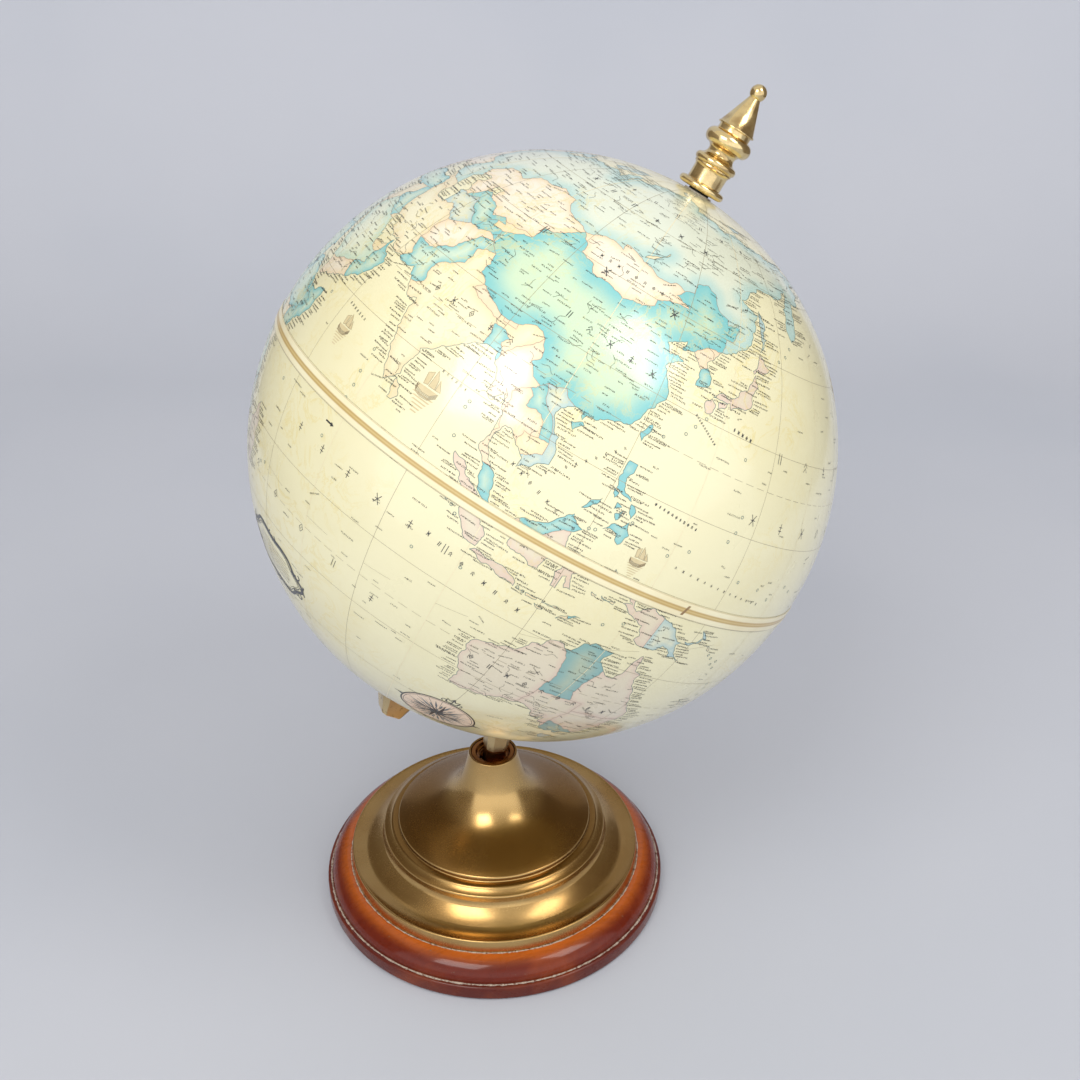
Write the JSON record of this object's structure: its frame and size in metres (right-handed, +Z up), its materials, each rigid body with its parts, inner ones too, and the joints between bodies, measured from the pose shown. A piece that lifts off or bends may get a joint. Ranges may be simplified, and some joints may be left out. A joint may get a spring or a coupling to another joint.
{
  "type": "desktop globe on stand",
  "caption": "Antique-style desktop globe on a short curved arm that swivels in a spun brass cover on a turned wooden base, with a brass finial at the north pole.",
  "frame": {"origin": "middle of the felt pad's underside, on the base's own axis", "axes": "+Z up, +X the way the polar axis leans, so the north pole is towards +X and the south pole towards -X"},
  "size_m": [0.3047, 0.3054, 0.4695],
  "materials": {
    "felt": "matte wool felt",
    "stained_wood": "stained and lacquered",
    "iron": "raw casting",
    "spun_brass": "satin, antique lacquer",
    "zinc_steel": "zinc plated",
    "dark_brass": "dark tarnish",
    "nylon": "moulded",
    "cast_brass": "cast and lacquered",
    "black_rubber": "matte",
    "turned_brass": "polished",
    "board": "pressed",
    "map_paper": "varnished print",
    "tape": "varnished"
  },
  "bodies": {
    "base": {"felt_pad": "felt", "wood_base": "stained_wood", "ballast_plate": "iron", "spun_cover": "spun_brass", "tie_rod": "zinc_steel", "tie_rod_nut": "zinc_steel", "flat_washer": "zinc_steel", "lock_washer": "zinc_steel", "neck_insert": "dark_brass", "snap_ring": "zinc_steel", "friction_washer": "nylon"},
    "swivel": {"swivel_bush": "dark_brass", "lean_pin": "zinc_steel"},
    "arm": {"lean_knuckle": "zinc_steel", "arm": "cast_brass", "axle": "zinc_steel", "axle_nut": "zinc_steel", "thrust_washer": "nylon", "north_washer": "black_rubber", "finial": "turned_brass"},
    "ball": {"north_shell": "board", "south_shell": "board", "seam_hoop": "board", "north_grommet": "nylon", "south_grommet": "nylon", "map_north": "map_paper", "map_south": "map_paper", "equator_band": "tape"}
  },
  "joints": [
    {"name": "arm_swivel", "type": "hinge", "parent": "base", "child": "swivel", "pos_m": [0, 0, 0.085], "axis": [0, 0, 1], "continuous": true},
    {"name": "arm_lean", "type": "hinge", "parent": "swivel", "child": "arm", "pos_m": [0, 0, 0.088], "axis": [0, 1, 0], "range_deg": [-17.2, 0]},
    {"name": "ball_spin", "type": "hinge", "parent": "arm", "child": "ball", "pos_m": [0.03055, 0, 0.29], "axis": [0.5314, 0, 0.8471], "continuous": true}
  ]
}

**What the task requires**
Reproduce the data shown above exactly.

**Right answer**
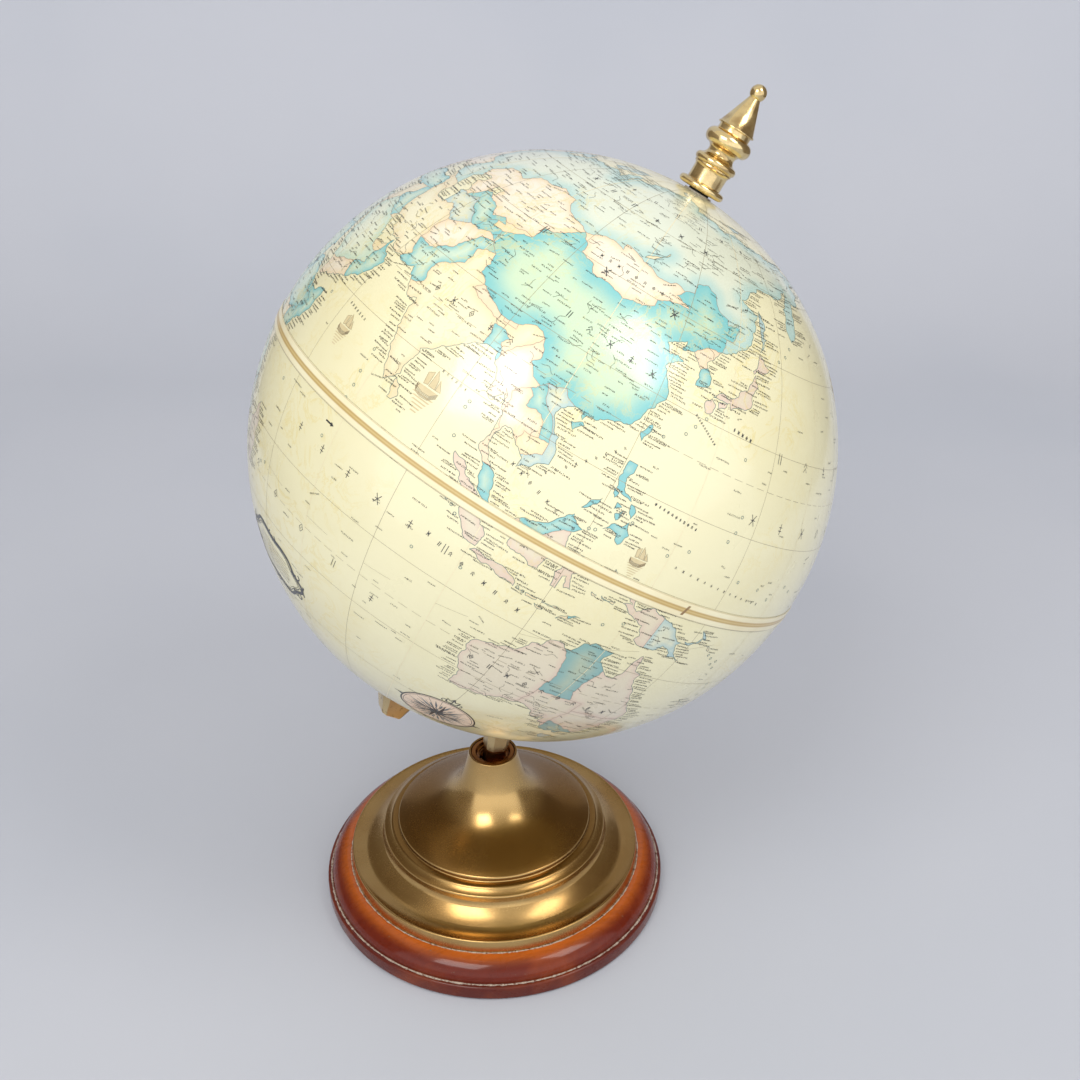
Write the JSON record of this object's structure: its frame and size in metres (right-handed, +Z up), its materials, each rigid body with its parts, inner ones too, and the joints between bodies, measured from the pose shown. A piece that lifts off or bends may get a joint. Ranges may be simplified, and some joints may be left out. A joint may get a spring or a coupling to another joint.
{
  "type": "desktop globe on stand",
  "caption": "Antique-style desktop globe on a short curved arm that swivels in a spun brass cover on a turned wooden base, with a brass finial at the north pole.",
  "frame": {"origin": "middle of the felt pad's underside, on the base's own axis", "axes": "+Z up, +X the way the polar axis leans, so the north pole is towards +X and the south pole towards -X"},
  "size_m": [0.3047, 0.3054, 0.4695],
  "materials": {
    "felt": "matte wool felt",
    "stained_wood": "stained and lacquered",
    "iron": "raw casting",
    "spun_brass": "satin, antique lacquer",
    "zinc_steel": "zinc plated",
    "dark_brass": "dark tarnish",
    "nylon": "moulded",
    "cast_brass": "cast and lacquered",
    "black_rubber": "matte",
    "turned_brass": "polished",
    "board": "pressed",
    "map_paper": "varnished print",
    "tape": "varnished"
  },
  "bodies": {
    "base": {"felt_pad": "felt", "wood_base": "stained_wood", "ballast_plate": "iron", "spun_cover": "spun_brass", "tie_rod": "zinc_steel", "tie_rod_nut": "zinc_steel", "flat_washer": "zinc_steel", "lock_washer": "zinc_steel", "neck_insert": "dark_brass", "snap_ring": "zinc_steel", "friction_washer": "nylon"},
    "swivel": {"swivel_bush": "dark_brass", "lean_pin": "zinc_steel"},
    "arm": {"lean_knuckle": "zinc_steel", "arm": "cast_brass", "axle": "zinc_steel", "axle_nut": "zinc_steel", "thrust_washer": "nylon", "north_washer": "black_rubber", "finial": "turned_brass"},
    "ball": {"north_shell": "board", "south_shell": "board", "seam_hoop": "board", "north_grommet": "nylon", "south_grommet": "nylon", "map_north": "map_paper", "map_south": "map_paper", "equator_band": "tape"}
  },
  "joints": [
    {"name": "arm_swivel", "type": "hinge", "parent": "base", "child": "swivel", "pos_m": [0, 0, 0.085], "axis": [0, 0, 1], "continuous": true},
    {"name": "arm_lean", "type": "hinge", "parent": "swivel", "child": "arm", "pos_m": [0, 0, 0.088], "axis": [0, 1, 0], "range_deg": [-17.2, 0]},
    {"name": "ball_spin", "type": "hinge", "parent": "arm", "child": "ball", "pos_m": [0.03055, 0, 0.29], "axis": [0.5314, 0, 0.8471], "continuous": true}
  ]
}